Peterson notes that gun legislation debates kick off after incidents such as this, with “each side” hunkering down in their corner, refusing to budge. He continues,
“I think that it’s unfortunate to use an event like the Las Vegas shooting or the Columbine shooting to make political capital.”
It is Peterson’s belief that it is a right that the individual should be “allowed or even encouraged to be dangerous, but controlled.” He concludes this segment by encouraging individual responsibility, then references his audience to a biblical lecture he gave on Cain and Abel.
It’s not hatred for other people that drives someone to shoot down into a defenseless crowd from a hotel window; it’s hatred for being itself. Being embittered leads to outrage, which leads to becoming homicidal and even genocidal. Peterson speculates that such shooters are, in essence, out for “revenge against God for the outrage of creation.”
This isn’t the first time Peterson cited anger at a supreme being as the impetus for murder. When discussing a reckless driver navigating sidewalks in Toronto, killing 10 and injuring 16, he said the murderer, a self-proclaimed incel — “involuntary celibates” believe women are sexual objects and little else — was angry at God for the fact that women reject them. Murderous impulses, it appears, often stem from an offense by the Big Guy Upstairs.
The Las Vegas shooting could have been inspired by neurological pathology, he continues, though he believes the embitterment hypothesis is correct. He cites a Steven Pinker tweet that suggests that the media not publish the names of shooters. Peterson suggests this last-ditch arrogance provides an opportunity for them to be in the spotlight — their meaningless lives have amounted to something, however horrendous that thing might be.
That is all to say Peterson appears to believe gun control is useless at best and dangerous at worst, given that it reduces our own opportunity for “dangerousness.” When asked if gun legislation would help stop school shootings, he replied:
“I think that in the United States the probability that gun legislation would stop the school shootings is basically zero. School-shooting culture doesn’t seem to have manifested itself in other places as much as it has in the U.S. And I can’t tell exactly why that is. It’s conceivable that it has something to do with the more rough and ready attitude towards guns.”
By the time I entered second grade in 1982, I walked the half-mile to Parkview Elementary. Two years later, the mile-plus walk to Joyce Kilmer was how I commuted for the next five years. Times change; today few parents would allow their young children to walk such distances in any suburb or city.
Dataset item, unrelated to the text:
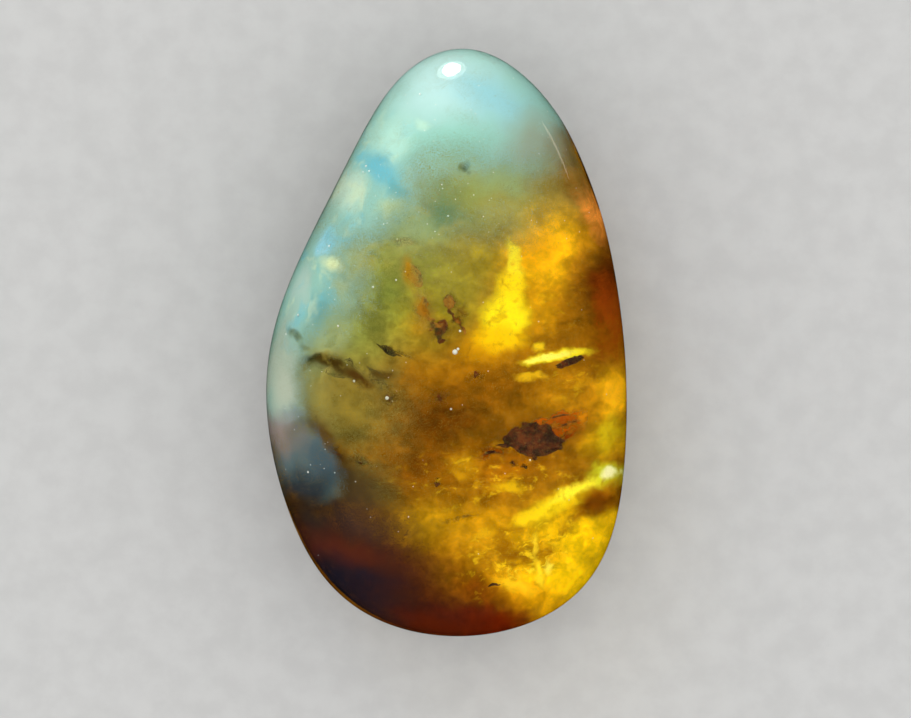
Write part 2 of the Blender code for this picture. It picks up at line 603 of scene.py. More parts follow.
def milky_veil(find):
    """Clouds of microscopic bubbles under the skin, which scatter blue and mint green."""
    material, tree = new_material("milky_veil")
    place = warped_place(tree, *SOFT_DRIFT)
    patches = placed(VEIL_PATCHES, find)
    colour = painted(tree, linear("#98C6C0"), patches, spots(tree, place, patches))
    flank = spots(tree, place, placed((FLANK,), find))[0]
    cream = combine(tree, "MULTIPLY", cloudy(tree, place, 1.0, 0.50, 0.76, detail=2.0), flank)
    sky = combine(tree, "MULTIPLY", cloudy(tree, place, 1.3, 0.48, 0.28, detail=2.0), flank)
    colour = laid_over(tree, colour, linear("#D4E4C6"), cream)
    colour = laid_over(tree, colour, linear("#74C4DA"), sky)
    thick = thickness(tree, spots(tree, place, placed(VEIL_CLOUDS, find)))
    thick = thinned(tree, thick, cloudy(tree, place, 1.8, 0.60, 0.30), 0.12)
    end_layer(tree, colour, dusted(tree, place, thick))
    return material


HAZE_CLOUDS = (
    ((450, 110), (190, 165, THROUGH), 0, 0.7, 0.95),
    ((410, 235), (115, 105, THROUGH), 0, 1.0, 0.6),
    ((500, 195), (75, 65, FRONT), 0, 1.0, 0.75),
    ((300, 330), (70, 190, THROUGH), -10, 0.7, 0.93),
    ((350, 410), (90, 80, THROUGH), 0, 1.0, 0.35),
    ((320, 432), (14, 36, FRONT), 30, 0.9, 0.8),
    ((330, 366), (34, 9, FRONT), -10, 0.8, 0.8),
    ((364, 378), (30, 12, FRONT), -34, 0.8, 0.88),
    ((388, 372), (16, 15, FRONT), -50, 0.9, 0.9),
    ((342, 366), (44, 14, FRONT), -12, 1.0, 0.5),
    ((413, 274), (12, 20, FRONT), 20, 0.9, 0.7),
    ((440, 333), (12, 11, FRONT), 0, 0.9, 0.25),
    ((425, 307), (13, 28, FRONT), 10, 0.9, 0.6),
    ((345, 488), (60, 44, THROUGH), 0, 1.0, 0.7),
    ((322, 564), (122, 92, THROUGH), -22, 0.6, 0.98),
    ((440, 650), (160, 74, THROUGH), 0, 0.6, 0.96),
    ((617, 300), (13, 75, THROUGH), 0, 0.8, 0.7),
    ((588, 598), (80, 26, THROUGH), 40, 0.8, 0.75),
    ((446, 342), (400, 600, THROUGH), 0, 0.1, 0.04),
)

HAZE_PATCHES = (
    ((455, 184), (130, 80, THROUGH), 0, 0.8, 1.0, "#9A9C3C"),
    ((470, 172), (50, 22, FRONT), 0, 0.9, 0.8, "#A8B87C"),
    ((408, 222), (58, 48, FRONT), 0, 0.9, 0.9, "#AABE88"),
    ((440, 211), (36, 32, FRONT), -20, 1.0, 0.9, "#5A8054"),
    ((504, 186), (56, 26, FRONT), 0, 0.9, 0.9, "#A8BC84"),
    ((461, 169), (8, 7, FRONT), 0, 0.8, 0.95, "#4A5420"),
    ((464, 177), (5, 5, FRONT), 0, 0.8, 0.6, "#4A5420"),
    ((508, 216), (42, 28, FRONT), 0, 0.8, 1.0, "#AEA852"),
    ((556, 186), (36, 30, FRONT), -40, 0.9, 0.9, "#9C8A3E"),
    ((372, 262), (36, 42, FRONT), 0, 0.9, 0.9, "#B0B860"),
    ((305, 300), (60, 140, THROUGH), 0, 0.9, 0.9, "#98BA96"),
    ((330, 338), (36, 24, FRONT), 0, 0.9, 0.9, "#B2BC80"),
    ((386, 318), (60, 60, FRONT), 0, 0.9, 0.9, "#A4B45C"),
    ((413, 274), (12, 20, FRONT), 20, 0.9, 0.95, "#AE8014"),
    ((425, 307), (14, 28, FRONT), 10, 0.9, 0.95, "#A8700E"),
    ((438, 333), (12, 11, FRONT), 0, 0.9, 0.95, "#4A2404"),
    ((345, 400), (50, 50, FRONT), 0, 0.9, 0.8, "#A08E42"),
    ((304, 372), (20, 40, FRONT), 0, 0.9, 0.8, "#9CA070"),
    ((340, 570), (230, 84, THROUGH), -20, 0.4, 1.0, "#48261E"),
    ((350, 482), (60, 30, FRONT), -30, 0.8, 0.95, "#50402A"),
    ((318, 508), (60, 26, THROUGH), -20, 0.8, 0.95, "#302824"),
    ((372, 520), (74, 30, FRONT), -20, 0.8, 0.95, "#44322C"),
    ((335, 552), (70, 15, FRONT), -10, 0.9, 0.8, "#5E2A1C"),
    ((350, 584), (90, 28, THROUGH), -30, 0.8, 0.95, "#1C1C2C"),
    ((420, 598), (80, 22, THROUGH), -10, 0.9, 0.9, "#3C2220"),
    ((450, 626), (110, 20, THROUGH), 0, 0.9, 0.9, "#66220A"),
    ((505, 622), (60, 16, THROUGH), 20, 0.9, 0.9, "#7C2604"),
    ((588, 598), (90, 30, THROUGH), 40, 0.5, 1.0, "#CC7808"),
    ((548, 618), (50, 16, THROUGH), 20, 0.8, 0.9, "#9C3C06"),
    ((617, 300), (20, 90, THROUGH), 0, 0.5, 1.0, "#A84A0E"),
    ((320, 434), (14, 36, FRONT), 30, 0.9, 0.9, "#69491F"),
    ((342, 366), (44, 14, FRONT), -12, 1.0, 0.8, "#62561E"),
    ((388, 372), (18, 16, FRONT), -50, 0.9, 0.95, "#553A10"),
    ((326, 364), (34, 11, FRONT), -10, 0.9, 0.95, "#48390E"),
    ((338, 370), (30, 11, FRONT), -20, 0.9, 0.95, "#42300C"),
    ((366, 380), (26, 11, FRONT), -36, 0.8, 0.95, "#4E300C"),
    ((314, 358), (14, 5, FRONT), 0, 0.8, 0.9, "#3C3C1C"),
    ((344, 456), (30, 12, FRONT), -40, 0.9, 0.9, "#56401C"),
)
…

I also never experienced active shooter drills in school. This fact has not biased me against guns. I enjoy shooting skeet; while I’ve never hunted, I’d be open to trying. Given that I partake in the end cycle of animal life when consuming them, participating in the beginning would be both informative and valuable.
What I couldn’t imagine is standing in front of the parents of the children murdered in Sandy Hook, staring them in the eyes and pontificating about the “outrage of creation” or being mad at God for not getting laid. Yes, the country is divided in our reactions to gun control. Yet when the debate leaves the realm of basic human emotions, you have to question its worth.
Not that Peterson is necessarily wrong in this regard. The psychology of murder is as intense as the act of it. We just get so caught up in the debate we forget about the humans these violent actions affect. While I can’t imagine the need for owning 200 single-shot rifles, so be it if the hunting brings satisfaction and sustenance. But thinking this problem is going to work itself when more people take personal responsibility is simply ignorant.
Legislation matters. When laws allow for the mentally ill and emotionally disturbed to stockpile armaments, there is no need for debate. Basic common sense suffices — one would hope.